Шевалье – Долмансе, сестрица, недавно исполнилось тридцать шесть лет; он высок ростом, весьма красив лицом, глаза у него очень живые и одухотворенные, однако в чертах против его воли проступает что-то немного тяжеловатое и жестокое; у него самые красивые зубы, каких в целом свете не найдешь, некотрая томность в фигуре и движениях, объеснимая без сомнения привычкою так часто вести себя подобно женщине; крайне элегантен, обладает прекрасным голосом, возможными талантами и особенно большою философичностью ума.
М. де С.-А. – Надеюсь, он не верит в бога.
Ш. – Ах! Ну о чем ты говоришь! Он – всем известный атеист, самый безнравственный из мужчин… О, это наиболее завершенная и полная развращённость, самая жестокая и испорченная личность, какая только может в мире существовать.
М. де С.-А. – Как все это меня возбуждает! Я буду в восторге от этого человека. А вкусы его, братец?
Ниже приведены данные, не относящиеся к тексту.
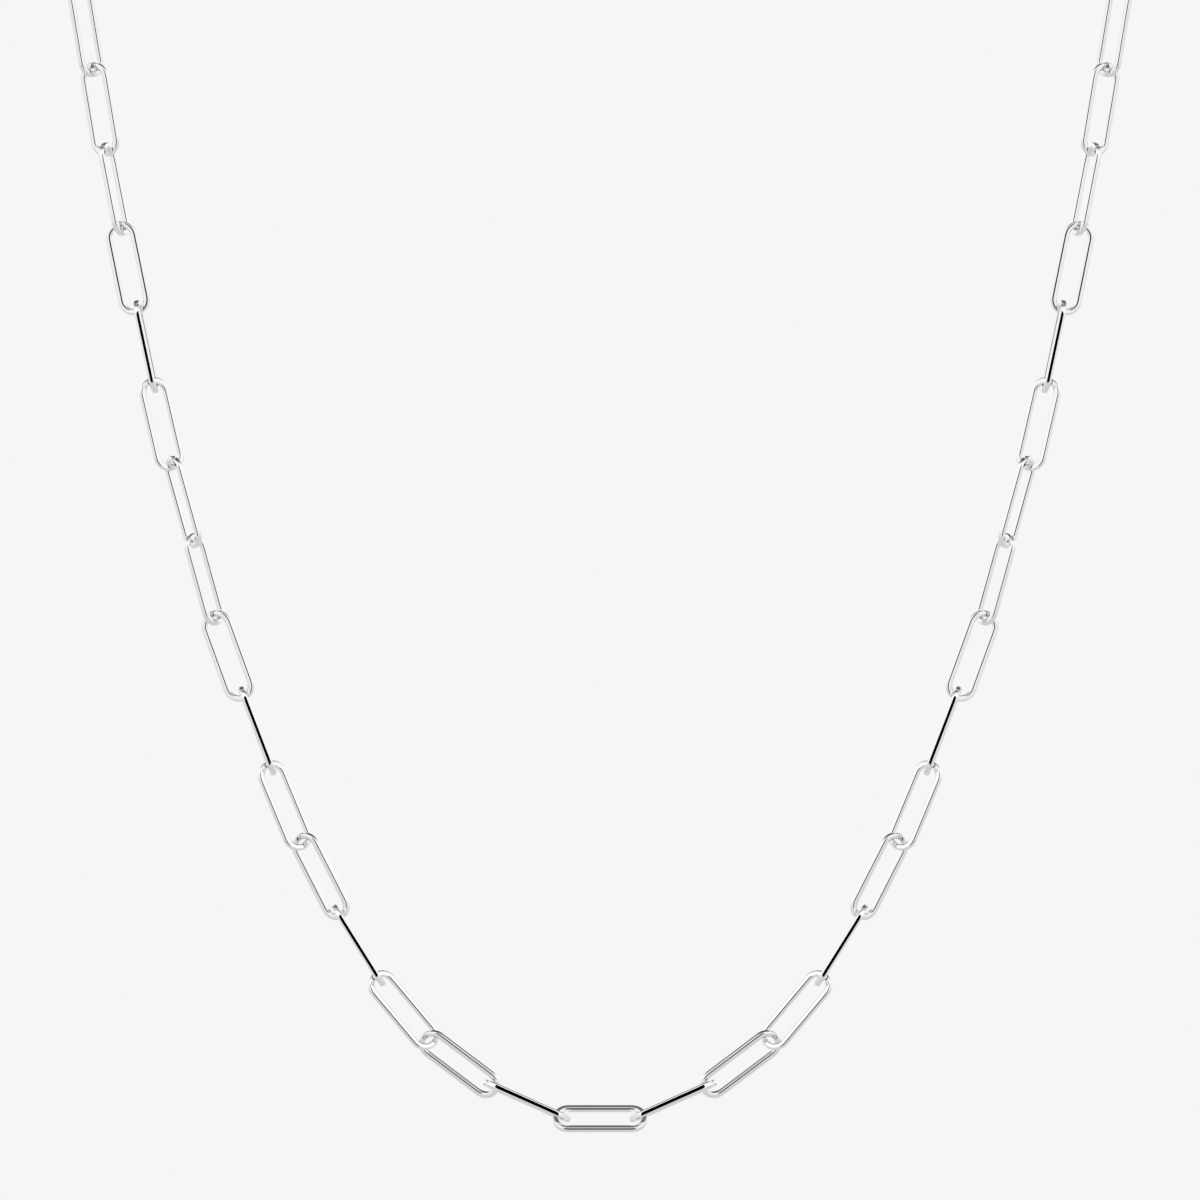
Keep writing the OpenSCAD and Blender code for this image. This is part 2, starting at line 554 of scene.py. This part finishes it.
@dataclass
class Clasp:
    """The plain closed clasp: a large and a small ring on one body with a thumb rest.

    Attributes:
        finish: The finish of the casting.
        ring: Thickness of the rounded rings.
        hook: Radius of the large ring, to the middle of its wall.
        eye: Radius of the small ring, to the middle of its wall.
        thumb: Radius of the thumb rest.
        ring_sides: Faces round the wall of a ring.
        ring_steps: Faces along a ring.
        rim_steps: Faces over each rounded edge of the body.
        thumb_sides: Faces round the thumb rest.
        cell: Size of the cells that the casting is blended from.
        softening: Share of the way that each round of softening evens out.
        softening_rounds: How often the casting is softened.
    """

    finish: SilverFinish
    ring: float = 1.1 * MM
    hook: float = 1.8 * MM
    eye: float = 1.4 * MM
    thumb: float = 0.8 * MM
    ring_sides: int = 24
    ring_steps: int = 72
    rim_steps: int = 5
    thumb_sides: int = 32
    cell: float = 0.07 * MM
    softening: float = 0.5
    softening_rounds: int = 14

    def build(self) -> bpy.types.Object:
        """Builds the clasp as one blended casting.

        Returns:
            The dressed piece.
        """
        low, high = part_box("clasp")
        middle = (low + high) / 2
        hook_x = low.x + self.hook + self.ring / 2
        eye_x = high.x - self.eye - self.ring / 2
        casting = bmesh.new()
        for centre_x, radius in ((hook_x, self.hook), (eye_x, self.eye)):
            self._add_ring(casting, Vector((centre_x, middle.y, 0)), radius)
        self._add_body(casting, hook_x, eye_x, middle.y, high.y - low.y)
        bmesh.ops.recalc_face_normals(casting, faces=casting.faces[:])
        mesh = bpy.data.meshes.new("clasp_silver")
        casting.to_mesh(mesh)
        casting.free()
        return self.dress(finished_piece("clasp_silver", self._blend(mesh), "clasp"))

    def _add_ring(self, casting: bmesh.types.BMesh, centre: Vector, radius: float) -> None:
        """Spins one rounded ring.

        Args:
            casting: The mesh to add it to.
            centre: The ring's middle.
            radius: Its radius, to the middle of its wall.
        """
        made = bmesh.ops.create_circle(
            casting,
            segments=self.ring_sides,
            radius=self.ring / 2,
            matrix=Matrix.Translation(centre + Vector((radius, 0, 0))),
        )
        edges = list({edge for vert in made["verts"] for edge in vert.link_edges})
        bmesh.ops.spin(
            casting,
            geom=edges,
            cent=centre,
            axis=(0, 1, 0),
            angle=2 * math.pi,
            steps=self.ring_steps,
            use_merge=True,
        )

    def _add_body(
        self, casting: bmesh.types.BMesh, hook_x: float, eye_x: float, y: float, depth: float
    ) -> None:
        """Adds the solid body between the rings, and its thumb rest.

        Args:
            casting: The mesh to add them to.
            hook_x: X of the large ring's middle.
            eye_x: X of the small ring's middle.
            y: Y of the clasp's middle.
            depth: Thickness of the body.
        """
        rim = self.ring / 2
        start, end = hook_x + self.hook - rim / 2, eye_x - self.eye + rim / 2
        slope = (self.hook - self.eye) / (eye_x - hook_x)
        body = bmesh.ops.create_cube(
            casting,
            size=1.0,
            matrix=Matrix.Translation(((start + end) / 2, y, 0))
            @ Matrix.Diagonal((end - start, depth, 1.0, 1.0)),
        )["verts"]
        for vert in body:
            vert.co.z *= 2 * (self.hook - slope * (vert.co.x - hook_x))
        bmesh.ops.bevel(
            casting,
            geom=list({edge for vert in body for edge in vert.link_edges}),
            offset=rim / 2,
            segments=self.rim_steps,
            profile=0.5,
            affect="EDGES",
            material=-1,
        )
        bmesh.ops.create_cone(
            casting,
            cap_ends=True,
            segments=self.thumb_sides,
            radius1=self.thumb,
            radius2=self.thumb,
            depth=depth,
            matrix=Matrix.Translation((hook_x + 2 * self.hook, y, self.hook))
            @ Matrix.Rotation(math.pi / 2, 4, "X"),
        )

    def _blend(self, mesh: bpy.types.Mesh) -> bpy.types.Mesh:
        """Blends the overlapping forms into one smooth casting.

        Args:
            mesh: The closed forms.

        Returns:
            One closed mesh.
        """
        rough = bpy.data.objects.new("clasp_rough", mesh)
        bpy.context.scene.collection.objects.link(rough)
        cells = rough.modifiers.new("Cells", "REMESH")
        cells.mode = "VOXEL"
        cells.voxel_size = self.cell
        cells.use_smooth_shade = True
        softened = rough.modifiers.new("Softened", "SMOOTH")
        softened.factor = self.softening
        softened.iterations = self.softening_rounds
        graph = bpy.context.evaluated_depsgraph_get()
        blended = bpy.data.meshes.new_from_object(rough.evaluated_get(graph))
        bpy.data.objects.remove(rough)
        return blended

    def dress(self, piece: bpy.types.Object) -> bpy.types.Object:
        """Gives the clasp its finish.

        Args:
            piece: The piece to dress.

        Returns:
            The same piece.
        """
        piece.data.materials.clear()
        piece.data.materials.append(self.finish.material())
        return piece


@dataclass(frozen=True)
class Panel:
    """A soft-edged zone of the studio that is lighter or darker than the rest.

    Attributes:
        name: What stands there.
        toward: Direction to its middle.
        core: Degrees from its middle that have its full level.
        rim: Degrees from its middle at which it has faded out.
        level: Its radiance.
        tall: How many times taller than wide it is.
    """

    name: str
    toward: tuple[float, float, float]
    core: float
    rim: float
    level: float
    tall: float = 1.0

    def share(self, board: NodeBoard, direction: bpy.types.NodeSocket) -> bpy.types.NodeSocket:
        """Works out how much of the panel stands in a direction.

        Args:
            board: The shader tree to work in.
            direction: The direction looked in.

        Returns:
            The share, from 0 outside the rim to 1 inside the core.
        """
        squeeze = Vector((1.0, 1.0, 1.0 / self.tall))
        squeezed = board.add(
            "ShaderNodeVectorMath", {0: direction, 1: squeeze}, operation="MULTIPLY"
        )
        unit = board.add(
            "ShaderNodeVectorMath", {0: squeezed.outputs["Vector"]}, operation="NORMALIZE"
        )
        middle = (Vector(self.toward) * squeeze).normalized()
        aligned = board.add(
            "ShaderNodeVectorMath",
            {0: unit.outputs["Vector"], 1: middle},
            operation="DOT_PRODUCT",
        )
        faded = board.add(
            "ShaderNodeMapRange",
            {
                "Value": aligned.outputs["Value"],
                "From Min": math.cos(math.radians(self.rim)),
                "From Max": math.cos(math.radians(self.core)),
            },
            interpolation_type="SMOOTHSTEP",
            label=self.name,
        )
        return faded.outputs["Result"]


@dataclass(frozen=True)
class Studio:
    """A white studio round the chain with a plain pale floor.

    Attributes:
        white: Radiance of the white walls.
        backdrop: Radiance that the camera sees behind the chain.
        panels: Zones that differ from the white, each over the ones before it.
        floor_drop: Height of the floor under the chain.
        floor_radius: Radius of the floor.
        floor_clear: Share of the floor's radius at which it starts to fade.
        floor_sides: Sides of the floor's rim.
        paper: How much light the floor gives back.
        lamp_watts: Power of the soft lamp over the floor.
        lamp_size: Width of the lamp.
        lamp_height: Height of the lamp over the origin.
    """

    white: float = 0.95
    backdrop: float = 0.9216
    panels: tuple[Panel, ...] = (
        Panel("bright back", (0, 1, 0), 50, 90, 1.15),
        Panel("bright camera side", (0, -1, 0), 45, 90, 1.05, 3.0),
        Panel("grey floor", (0, 0.15, -1), 45, 125, 0.65),
        Panel("dark ceiling", (0, 0.4, 1), 20, 60, 0.1),
        Panel("dark camera", (0, -1, 0), 20, 25, 0.0, 2.0),
    )
    floor_drop: float = 0.15
    floor_radius: float = 1.2
    floor_clear: float = 0.6
    floor_sides: int = 96
    paper: float = 0.92
    lamp_watts: float = 14.0
    lamp_size: float = 1.0
    lamp_height: float = 1.2

    def build(self) -> None:
        """Builds the world, the floor and the lamp."""
        self._build_world()
        self._build_floor()
        self._build_lamp()
        bpy.context.scene.view_settings.view_transform = "Standard"

    def _build_world(self) -> None:
        """Paints the walls of the studio by direction."""
        world = bpy.data.worlds.new("white_studio")
        world.use_nodes = True
        bpy.context.scene.world = world
        board = NodeBoard(world.node_tree)
        place = board.add("ShaderNodeTexCoord")
        level: float | bpy.types.NodeSocket = self.white
        for panel in self.panels:
            share = panel.share(board, place.outputs["Generated"])
            level = board.add("ShaderNodeMix", {0: share, 2: level, 3: panel.level}).outputs[0]
        walls = board.add("ShaderNodeBackground", {"Strength": level})
        seen = board.add("ShaderNodeBackground", {"Strength": self.backdrop})
        for node in (walls, seen):
            node.inputs["Color"].default_value = (1.0, 1.0, 1.0, 1.0)
        path = board.add("ShaderNodeLightPath")
        shown = board.add(
            "ShaderNodeMixShader",
            {0: path.outputs["Is Camera Ray"], 1: walls.outputs[0], 2: seen.outputs[0]},
        )
        board.add("ShaderNodeOutputWorld", {"Surface": shown.outputs[0]})

    def _build_floor(self) -> None:
        """Lays a round pale floor whose edge fades into the backdrop."""
        low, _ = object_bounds()
        disc = bmesh.new()
        bmesh.ops.create_circle(
            disc,
            cap_ends=True,
            segments=self.floor_sides,
            radius=self.floor_radius,
            matrix=Matrix.Translation((0, 0, low.z - self.floor_drop)),
        )
        mesh = bpy.data.meshes.new("pale_floor")
        disc.to_mesh(mesh)
        disc.free()
        floor = bpy.data.objects.new("pale_floor", mesh)
        floor.visible_glossy = False
        bpy.context.scene.collection.objects.link(floor)
        floor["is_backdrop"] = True
        material = bpy.data.materials.new("pale_paper")
        material.use_nodes = True
        board = NodeBoard(material.node_tree)
        place = board.add("ShaderNodeTexCoord")
        flat = board.add(
            "ShaderNodeVectorMath",
            {0: place.outputs["Object"], 1: (1.0, 1.0, 0.0)},
            operation="MULTIPLY",
        )
        reach = board.add("ShaderNodeVectorMath", {0: flat.outputs[0]}, operation="LENGTH")
        fade = board.add(
            "ShaderNodeMapRange",
            {
                "Value": reach.outputs["Value"],
                "From Min": self.floor_radius * self.floor_clear,
                "From Max": self.floor_radius,
            },
            interpolation_type="SMOOTHSTEP",
        )
        paper = board.add(
            "ShaderNodeBsdfDiffuse", {"Color": (self.paper, self.paper, self.paper, 1.0)}
        )
        clear = board.add("ShaderNodeBsdfTransparent")
        faded = board.add(
            "ShaderNodeMixShader",
            {0: fade.outputs["Result"], 1: paper.outputs[0], 2: clear.outputs[0]},
        )
        board.add("ShaderNodeOutputMaterial", {"Surface": faded.outputs[0]})
        mesh.materials.append(material)

    def _build_lamp(self) -> None:
        """Hangs one large soft lamp that lights the floor and isn't seen itself."""
        light = bpy.data.lights.new("soft_lamp", "AREA")
        light.shape = "DISK"
        light.size = self.lamp_size
        light.energy = self.lamp_watts
        lamp = bpy.data.objects.new("soft_lamp", light)
        lamp.location = (0.0, 0.0, self.lamp_height)
        lamp.visible_glossy = False
        lamp.visible_camera = False
        bpy.context.scene.collection.objects.link(lamp)


@dataclass(frozen=True)
class PhotoCamera:
    """A long lens square on to the chain's front.

    Attributes:
        distance: From the lens to the front links.
        frame_width: What the frame shows at the front links.
        frame_px: Width of the photograph in pixels.
        lowest_row: Pixel row of the photograph that the lowest link's middle is put on.
        reach: Farthest distance that the lens shows.
    """

    distance: float = 1.2
    frame_width: float = 0.1245
    frame_px: float = 1200.0
    lowest_row: float = 1118.7
    reach: float = 100.0

    def build(self) -> None:
        """Sets up the camera and makes it the scene's."""
        low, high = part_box("lowest_link")
        middle = (low + high) / 2
        rise = (self.lowest_row - self.frame_px / 2) * self.frame_width / self.frame_px
        data = bpy.data.cameras.new("photo_camera")
        data.lens = data.sensor_width * self.distance / self.frame_width
        data.clip_end = self.reach
        camera = bpy.data.objects.new("photo_camera", data)
        camera.location = (0.0, middle.y - self.distance, middle.z + rise)
        camera.rotation_euler = (math.pi / 2, 0.0, 0.0)
        bpy.context.scene.collection.objects.link(camera)
        bpy.context.scene.camera = camera


def main() -> None:
    """Dresses the necklace on its frame and sets up the studio."""
    logging.basicConfig(level=logging.INFO, format="%(message)s")
    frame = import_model()
    wire = SilverFinish("drawn_silver", Coordinates.WIRE)
    casting = SilverFinish(
        "cast_silver",
        Coordinates.SOLID,
        gloss=(0.06, 0.14),
        mark_scale=(5.0, 5.0, 5.0),
        mark_depth=0.001 * MM,
    )
    pieces = PaperclipChain(frame["nodes"], wire).build()
    pieces.append(Clasp(casting).build())
    Studio().build()
    PhotoCamera().build()
    LOG.info("%d pieces in all", len(pieces))


if __name__ == "__main__":
    main()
Ш. – Они тебе известны; содомские наслаждения милы ему и в активной и в пассивной роли; в своих удовольствиях он обожает одних лишь мужчин, и если изредка и соглашается испробовать женщин, то лишь при условии, что они также согласны изменить с ним своему полу. Я рассказывал ему о тебе, и предупредил о твоих намерениях; он принял предложение и в свою очередь предупреждает об условиях сделки. Я должен сказать тебе, сестрица, он наотрез откажется, если ты попытаешься увлечь его во что-то иное: «То, на что я соглашаюсь с вашей сестрой, – заявил он, – не более, чем уступка… отклонение, каким я себя пятнаю очень редко и с большими предосторожностями».